■ Set problem
Set down the whole listing verbatim.

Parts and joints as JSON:
⁂

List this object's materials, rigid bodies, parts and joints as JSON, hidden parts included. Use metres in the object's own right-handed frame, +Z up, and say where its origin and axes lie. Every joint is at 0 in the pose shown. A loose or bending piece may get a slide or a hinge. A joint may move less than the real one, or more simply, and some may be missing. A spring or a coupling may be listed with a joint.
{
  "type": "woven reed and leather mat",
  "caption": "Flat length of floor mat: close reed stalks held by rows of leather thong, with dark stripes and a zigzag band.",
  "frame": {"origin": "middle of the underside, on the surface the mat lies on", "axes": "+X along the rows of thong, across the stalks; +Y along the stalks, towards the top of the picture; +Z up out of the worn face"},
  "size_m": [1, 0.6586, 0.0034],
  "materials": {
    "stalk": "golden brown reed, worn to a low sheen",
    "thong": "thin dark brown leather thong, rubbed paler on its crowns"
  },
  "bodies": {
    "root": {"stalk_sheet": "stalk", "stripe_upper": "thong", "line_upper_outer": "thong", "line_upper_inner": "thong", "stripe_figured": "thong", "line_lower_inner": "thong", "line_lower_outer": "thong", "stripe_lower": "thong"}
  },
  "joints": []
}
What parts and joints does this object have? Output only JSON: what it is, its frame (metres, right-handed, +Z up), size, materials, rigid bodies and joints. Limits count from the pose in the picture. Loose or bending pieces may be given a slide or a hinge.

⁂

■ Expected output
List this object's materials, rigid bodies, parts and joints as JSON, hidden parts included. Use metres in the object's own right-handed frame, +Z up, and say where its origin and axes lie. Every joint is at 0 in the pose shown. A loose or bending piece may get a slide or a hinge. A joint may move less than the real one, or more simply, and some may be missing. A spring or a coupling may be listed with a joint.
{
  "type": "woven reed and leather mat",
  "caption": "Flat length of floor mat: close reed stalks held by rows of leather thong, with dark stripes and a zigzag band.",
  "frame": {"origin": "middle of the underside, on the surface the mat lies on", "axes": "+X along the rows of thong, across the stalks; +Y along the stalks, towards the top of the picture; +Z up out of the worn face"},
  "size_m": [1, 0.6586, 0.0034],
  "materials": {
    "stalk": "golden brown reed, worn to a low sheen",
    "thong": "thin dark brown leather thong, rubbed paler on its crowns"
  },
  "bodies": {
    "root": {"stalk_sheet": "stalk", "stripe_upper": "thong", "line_upper_outer": "thong", "line_upper_inner": "thong", "stripe_figured": "thong", "line_lower_inner": "thong", "line_lower_outer": "thong", "stripe_lower": "thong"}
  },
  "joints": []
}
What parts and joints does this object have? Output only JSON: what it is, its frame (metres, right-handed, +Z up), size, materials, rigid bodies and joints. Limits count from the pose in the picture. Loose or bending pieces may be given a slide or a hinge.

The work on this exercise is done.